• _Objective_: List all the lines in these records that hold "Blender".

• _Supplied records_:
** Start **
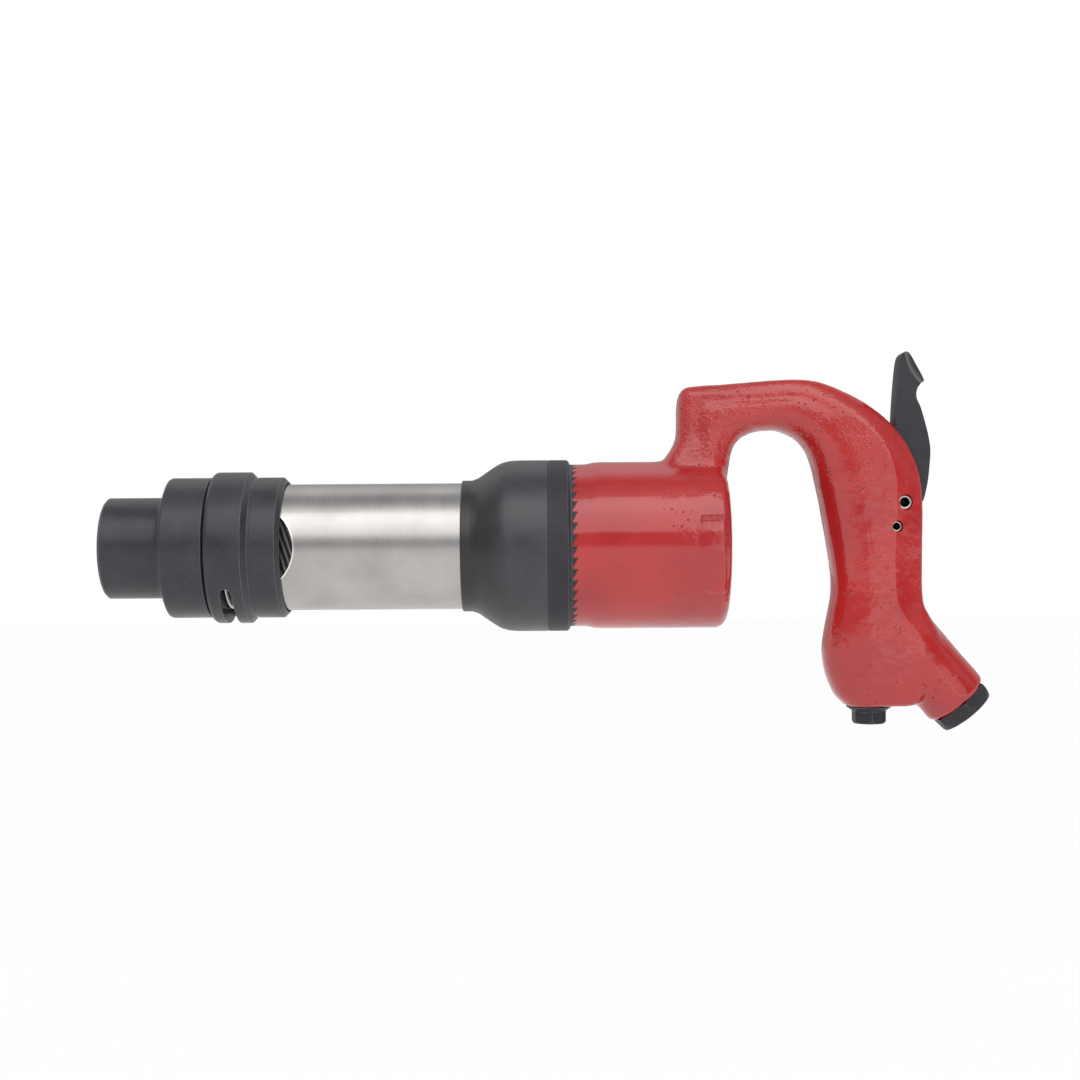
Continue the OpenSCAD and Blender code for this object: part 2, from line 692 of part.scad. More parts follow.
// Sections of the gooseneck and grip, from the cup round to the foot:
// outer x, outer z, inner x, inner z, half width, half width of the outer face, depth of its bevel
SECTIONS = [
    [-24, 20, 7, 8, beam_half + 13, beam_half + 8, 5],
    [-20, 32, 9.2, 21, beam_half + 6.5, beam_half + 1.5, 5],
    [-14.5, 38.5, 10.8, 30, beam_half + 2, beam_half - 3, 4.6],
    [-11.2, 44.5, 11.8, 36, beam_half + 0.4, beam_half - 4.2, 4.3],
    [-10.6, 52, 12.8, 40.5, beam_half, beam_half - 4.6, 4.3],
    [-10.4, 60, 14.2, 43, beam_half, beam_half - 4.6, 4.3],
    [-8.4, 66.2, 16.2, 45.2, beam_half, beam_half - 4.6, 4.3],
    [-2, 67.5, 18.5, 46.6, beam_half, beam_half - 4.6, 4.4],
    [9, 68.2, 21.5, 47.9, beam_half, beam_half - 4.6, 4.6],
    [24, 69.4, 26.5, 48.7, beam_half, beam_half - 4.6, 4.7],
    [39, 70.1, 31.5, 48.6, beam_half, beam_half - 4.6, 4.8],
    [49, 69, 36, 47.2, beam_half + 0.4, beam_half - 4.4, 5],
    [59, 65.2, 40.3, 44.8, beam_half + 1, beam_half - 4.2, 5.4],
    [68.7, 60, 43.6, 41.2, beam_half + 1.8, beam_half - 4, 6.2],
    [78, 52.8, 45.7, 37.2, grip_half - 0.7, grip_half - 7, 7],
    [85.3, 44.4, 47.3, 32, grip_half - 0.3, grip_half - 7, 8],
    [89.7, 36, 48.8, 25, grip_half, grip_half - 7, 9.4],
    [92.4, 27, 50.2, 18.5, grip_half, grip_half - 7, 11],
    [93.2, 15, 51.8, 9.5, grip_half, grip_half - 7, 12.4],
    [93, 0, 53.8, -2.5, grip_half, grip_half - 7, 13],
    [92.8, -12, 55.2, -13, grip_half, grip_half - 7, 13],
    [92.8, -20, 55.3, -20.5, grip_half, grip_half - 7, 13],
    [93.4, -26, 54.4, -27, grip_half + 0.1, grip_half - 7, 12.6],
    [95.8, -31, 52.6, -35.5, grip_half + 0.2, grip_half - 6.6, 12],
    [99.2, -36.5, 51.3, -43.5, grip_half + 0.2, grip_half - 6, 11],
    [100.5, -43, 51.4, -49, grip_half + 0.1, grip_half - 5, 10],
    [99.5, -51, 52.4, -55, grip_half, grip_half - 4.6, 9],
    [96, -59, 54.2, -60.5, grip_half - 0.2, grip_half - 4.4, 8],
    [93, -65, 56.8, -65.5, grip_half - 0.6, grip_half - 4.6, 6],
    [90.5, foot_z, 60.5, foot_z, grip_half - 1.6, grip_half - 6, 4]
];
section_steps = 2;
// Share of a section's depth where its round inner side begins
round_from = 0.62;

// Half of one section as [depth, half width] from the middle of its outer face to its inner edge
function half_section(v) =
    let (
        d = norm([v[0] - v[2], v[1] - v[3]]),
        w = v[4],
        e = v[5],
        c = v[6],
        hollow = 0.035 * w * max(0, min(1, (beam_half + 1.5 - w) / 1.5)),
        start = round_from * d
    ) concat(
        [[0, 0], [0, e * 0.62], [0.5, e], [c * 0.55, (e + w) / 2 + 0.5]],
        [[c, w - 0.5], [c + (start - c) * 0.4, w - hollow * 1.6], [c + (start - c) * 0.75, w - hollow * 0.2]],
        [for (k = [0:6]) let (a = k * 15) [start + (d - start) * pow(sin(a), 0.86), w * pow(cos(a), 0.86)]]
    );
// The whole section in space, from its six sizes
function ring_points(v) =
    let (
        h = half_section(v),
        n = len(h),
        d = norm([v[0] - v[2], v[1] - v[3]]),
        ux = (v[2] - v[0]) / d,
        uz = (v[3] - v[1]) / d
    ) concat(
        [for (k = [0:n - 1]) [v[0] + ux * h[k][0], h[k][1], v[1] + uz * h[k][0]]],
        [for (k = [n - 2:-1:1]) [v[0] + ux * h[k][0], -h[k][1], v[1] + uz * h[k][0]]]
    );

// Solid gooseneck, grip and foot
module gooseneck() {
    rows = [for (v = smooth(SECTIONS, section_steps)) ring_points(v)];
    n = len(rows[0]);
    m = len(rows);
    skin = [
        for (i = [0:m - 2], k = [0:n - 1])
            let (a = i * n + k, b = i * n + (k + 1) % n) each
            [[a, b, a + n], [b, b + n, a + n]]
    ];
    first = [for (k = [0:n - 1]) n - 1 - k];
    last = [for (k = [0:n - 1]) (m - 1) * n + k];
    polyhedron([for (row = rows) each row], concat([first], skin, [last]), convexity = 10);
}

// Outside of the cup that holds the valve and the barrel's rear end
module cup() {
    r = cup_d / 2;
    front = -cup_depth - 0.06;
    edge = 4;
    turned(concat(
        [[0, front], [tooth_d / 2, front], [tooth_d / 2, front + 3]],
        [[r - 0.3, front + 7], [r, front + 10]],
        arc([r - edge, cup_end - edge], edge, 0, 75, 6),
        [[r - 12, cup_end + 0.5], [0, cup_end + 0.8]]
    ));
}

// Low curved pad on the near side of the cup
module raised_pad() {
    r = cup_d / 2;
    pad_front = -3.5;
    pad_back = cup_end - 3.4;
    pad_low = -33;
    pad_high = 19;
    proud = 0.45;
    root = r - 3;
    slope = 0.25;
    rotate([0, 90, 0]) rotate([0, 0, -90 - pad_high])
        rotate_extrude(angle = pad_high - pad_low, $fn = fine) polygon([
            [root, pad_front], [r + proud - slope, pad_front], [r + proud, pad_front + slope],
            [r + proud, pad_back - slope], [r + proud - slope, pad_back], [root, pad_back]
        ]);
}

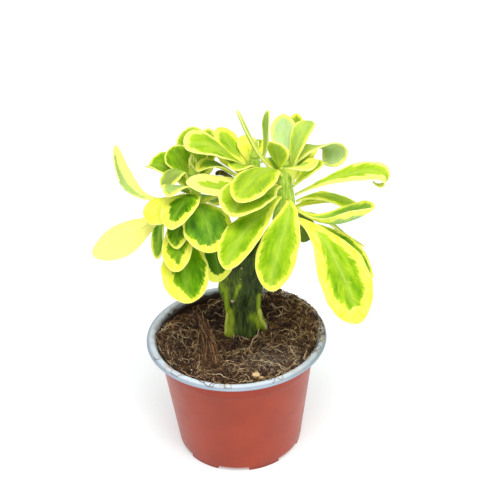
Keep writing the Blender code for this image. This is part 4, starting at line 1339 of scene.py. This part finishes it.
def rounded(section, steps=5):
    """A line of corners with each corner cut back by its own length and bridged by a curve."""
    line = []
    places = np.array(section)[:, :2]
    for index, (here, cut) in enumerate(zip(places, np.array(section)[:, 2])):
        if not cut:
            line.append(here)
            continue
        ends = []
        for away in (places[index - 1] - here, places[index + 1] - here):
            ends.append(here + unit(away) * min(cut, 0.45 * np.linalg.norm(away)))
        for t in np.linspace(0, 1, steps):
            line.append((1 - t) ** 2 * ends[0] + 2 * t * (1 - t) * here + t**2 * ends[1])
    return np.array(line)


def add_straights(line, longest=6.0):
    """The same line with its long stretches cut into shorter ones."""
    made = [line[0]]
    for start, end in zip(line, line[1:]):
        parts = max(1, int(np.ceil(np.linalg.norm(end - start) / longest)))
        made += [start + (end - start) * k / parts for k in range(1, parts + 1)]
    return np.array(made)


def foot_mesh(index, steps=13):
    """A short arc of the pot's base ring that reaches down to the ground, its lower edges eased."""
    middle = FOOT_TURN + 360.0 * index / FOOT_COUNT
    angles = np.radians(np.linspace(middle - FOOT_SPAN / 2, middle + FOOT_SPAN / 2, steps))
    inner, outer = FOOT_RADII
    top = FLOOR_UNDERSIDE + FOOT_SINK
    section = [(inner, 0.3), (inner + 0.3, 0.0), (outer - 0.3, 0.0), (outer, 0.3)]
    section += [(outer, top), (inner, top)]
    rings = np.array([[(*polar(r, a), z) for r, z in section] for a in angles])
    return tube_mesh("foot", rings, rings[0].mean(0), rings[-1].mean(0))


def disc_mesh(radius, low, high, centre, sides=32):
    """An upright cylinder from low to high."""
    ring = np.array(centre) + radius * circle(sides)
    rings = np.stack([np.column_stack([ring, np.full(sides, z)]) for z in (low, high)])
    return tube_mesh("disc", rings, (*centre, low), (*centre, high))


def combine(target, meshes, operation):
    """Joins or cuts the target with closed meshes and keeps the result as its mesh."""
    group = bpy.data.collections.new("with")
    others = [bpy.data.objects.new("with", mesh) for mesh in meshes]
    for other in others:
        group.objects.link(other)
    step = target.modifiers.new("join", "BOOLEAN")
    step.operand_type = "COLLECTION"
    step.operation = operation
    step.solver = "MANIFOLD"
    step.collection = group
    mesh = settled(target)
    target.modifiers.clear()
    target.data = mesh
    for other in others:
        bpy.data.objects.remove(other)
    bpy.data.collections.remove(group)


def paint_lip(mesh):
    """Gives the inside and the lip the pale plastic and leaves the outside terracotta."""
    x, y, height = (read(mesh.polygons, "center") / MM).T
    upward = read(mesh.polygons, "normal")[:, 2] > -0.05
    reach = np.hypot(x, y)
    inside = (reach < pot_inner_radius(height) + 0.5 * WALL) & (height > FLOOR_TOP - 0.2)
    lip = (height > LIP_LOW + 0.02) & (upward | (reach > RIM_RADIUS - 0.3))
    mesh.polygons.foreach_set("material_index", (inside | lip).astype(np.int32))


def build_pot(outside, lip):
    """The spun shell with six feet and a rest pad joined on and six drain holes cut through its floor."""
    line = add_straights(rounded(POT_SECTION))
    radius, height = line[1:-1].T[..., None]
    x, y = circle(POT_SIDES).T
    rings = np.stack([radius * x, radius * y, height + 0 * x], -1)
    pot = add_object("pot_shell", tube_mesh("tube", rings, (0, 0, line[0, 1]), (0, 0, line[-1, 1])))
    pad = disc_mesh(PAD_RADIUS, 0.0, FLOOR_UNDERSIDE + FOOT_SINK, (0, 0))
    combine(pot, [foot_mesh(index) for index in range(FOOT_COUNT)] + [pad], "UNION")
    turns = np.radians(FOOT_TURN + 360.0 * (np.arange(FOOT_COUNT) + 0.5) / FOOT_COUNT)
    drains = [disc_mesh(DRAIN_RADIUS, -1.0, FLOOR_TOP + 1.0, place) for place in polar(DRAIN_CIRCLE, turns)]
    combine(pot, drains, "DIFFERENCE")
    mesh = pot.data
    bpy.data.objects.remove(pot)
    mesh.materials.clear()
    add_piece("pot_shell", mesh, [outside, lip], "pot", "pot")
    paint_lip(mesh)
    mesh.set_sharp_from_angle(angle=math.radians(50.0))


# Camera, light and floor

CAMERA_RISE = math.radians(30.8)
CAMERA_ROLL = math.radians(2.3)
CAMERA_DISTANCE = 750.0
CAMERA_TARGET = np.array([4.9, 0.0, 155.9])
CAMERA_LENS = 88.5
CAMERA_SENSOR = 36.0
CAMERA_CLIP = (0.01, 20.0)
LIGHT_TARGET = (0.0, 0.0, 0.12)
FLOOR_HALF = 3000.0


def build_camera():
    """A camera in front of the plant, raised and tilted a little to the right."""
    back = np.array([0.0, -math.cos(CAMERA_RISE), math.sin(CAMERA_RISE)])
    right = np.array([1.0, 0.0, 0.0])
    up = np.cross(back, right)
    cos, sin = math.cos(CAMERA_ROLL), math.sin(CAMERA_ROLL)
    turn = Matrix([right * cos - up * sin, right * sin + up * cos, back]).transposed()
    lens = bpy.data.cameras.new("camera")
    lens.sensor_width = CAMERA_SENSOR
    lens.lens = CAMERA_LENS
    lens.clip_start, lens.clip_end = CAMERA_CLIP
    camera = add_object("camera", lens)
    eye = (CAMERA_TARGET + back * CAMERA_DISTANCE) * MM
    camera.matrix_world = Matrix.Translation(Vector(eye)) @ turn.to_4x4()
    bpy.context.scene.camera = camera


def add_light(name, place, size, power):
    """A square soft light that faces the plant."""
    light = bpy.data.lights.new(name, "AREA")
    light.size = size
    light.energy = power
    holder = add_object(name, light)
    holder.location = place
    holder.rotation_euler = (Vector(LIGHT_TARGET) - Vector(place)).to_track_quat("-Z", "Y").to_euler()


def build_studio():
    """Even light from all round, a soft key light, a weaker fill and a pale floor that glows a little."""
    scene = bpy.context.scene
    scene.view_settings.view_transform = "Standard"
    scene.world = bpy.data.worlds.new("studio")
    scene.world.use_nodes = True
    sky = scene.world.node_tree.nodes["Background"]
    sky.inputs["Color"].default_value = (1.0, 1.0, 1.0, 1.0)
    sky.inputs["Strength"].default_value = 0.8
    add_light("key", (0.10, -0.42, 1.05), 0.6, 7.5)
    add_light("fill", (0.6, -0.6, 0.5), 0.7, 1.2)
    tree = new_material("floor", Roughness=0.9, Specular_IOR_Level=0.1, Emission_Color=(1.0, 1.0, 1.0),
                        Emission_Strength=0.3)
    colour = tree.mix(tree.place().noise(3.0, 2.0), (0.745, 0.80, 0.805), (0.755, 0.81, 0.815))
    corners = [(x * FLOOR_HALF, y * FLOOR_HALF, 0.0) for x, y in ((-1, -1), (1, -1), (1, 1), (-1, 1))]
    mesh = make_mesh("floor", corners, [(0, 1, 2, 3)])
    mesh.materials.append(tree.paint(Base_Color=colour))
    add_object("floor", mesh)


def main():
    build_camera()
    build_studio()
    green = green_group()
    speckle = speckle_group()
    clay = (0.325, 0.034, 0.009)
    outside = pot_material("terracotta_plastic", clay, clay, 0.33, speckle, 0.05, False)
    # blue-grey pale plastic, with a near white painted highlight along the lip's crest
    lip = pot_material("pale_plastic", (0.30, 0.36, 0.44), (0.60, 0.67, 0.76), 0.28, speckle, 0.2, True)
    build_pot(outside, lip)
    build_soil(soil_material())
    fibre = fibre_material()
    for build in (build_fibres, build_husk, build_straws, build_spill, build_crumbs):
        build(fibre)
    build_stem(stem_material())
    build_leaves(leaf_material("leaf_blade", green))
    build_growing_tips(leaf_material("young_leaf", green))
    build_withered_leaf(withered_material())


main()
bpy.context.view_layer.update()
** End **
• _Response to the exercise_:
Continue the OpenSCAD and Blender code for this object: part 2, from line 692 of part.scad. More parts follow.
Keep writing the Blender code for this image. This is part 4, starting at line 1339 of scene.py. This part finishes it.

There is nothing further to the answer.